Commenting on this situation in the media, Pavel Chikov, head of the Agora Human Rights Association, suggested that the reason why the charges were dropped was the expired statute of limitations. Chair of the Presidential Human Rights Council Mikhail Fedotov believes that the Criminal Code provision on “malicious evasion” has lost its meaning when the Ministry of Justice was given an authority to form the register [of “foreign agents”] on its own. Head of litigation practice at the Institute of Law and Public Policy Grigory Vaypan sees the developments as an attempt to soften the picture of governmental pressure on NGOs on the eve of the Russian Government’s response to the ECtHR in relation to the complaints filed with the Court by 49 Russian NGOs.
About a week ago, the Court granted the Russian Government’s request for a two-month extension of the deadline for this response; the Government now has to respond by 19 September.
On 13 July, the Council of Europe Commissioner for Human Rights, Nils Muižnieks, published his observations submitted to the European Court of Human Rights as a third party intervention. In particular, he stated: “The Russian Federation’s legislative framework on non-commercial organisations is incompatible with international and European human rights standards …The activities qualified as ‘political’ under the Law on Foreign Agents are among the most commonly-practiced, basic and natural methods for civil society institutions to perform their work. Moreover, they constitute important elements of the democratic process. The application of the Law on Foreign Agents against civil society groups advocating for changes in law and practice, or against those scrutinising the human rights compliance of decisions, actions and policies of public authorities, greatly undermines their role as a public watchdog in a democratic society.”

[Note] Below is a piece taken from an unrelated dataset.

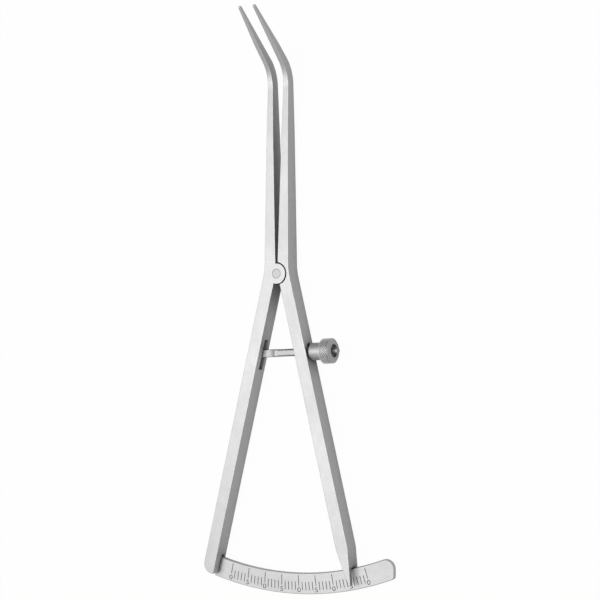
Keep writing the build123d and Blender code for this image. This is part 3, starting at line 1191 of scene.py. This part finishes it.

In June, the law on undesirable organizations was also enforced for the first time in Russia. A court in Krasnodar imposed a 15,000 ruble fine on Yana Antonova, a local Open Russia activist. She was sentenced under Article 20.33 of the Code of Administrative Offences for “engaging in the activities of a foreign or international non-governmental organisation declared undesirable in Russia.” According to the Russian court, Antonova is a member of Otkrytaya Rossia, a UK-registered organization found “undesirable” by the Russian Prosecutor General’s Office this April. However, the network-based Open Russia movement operating in Russia has declared itself autonomous and legally unrelated to the UK group.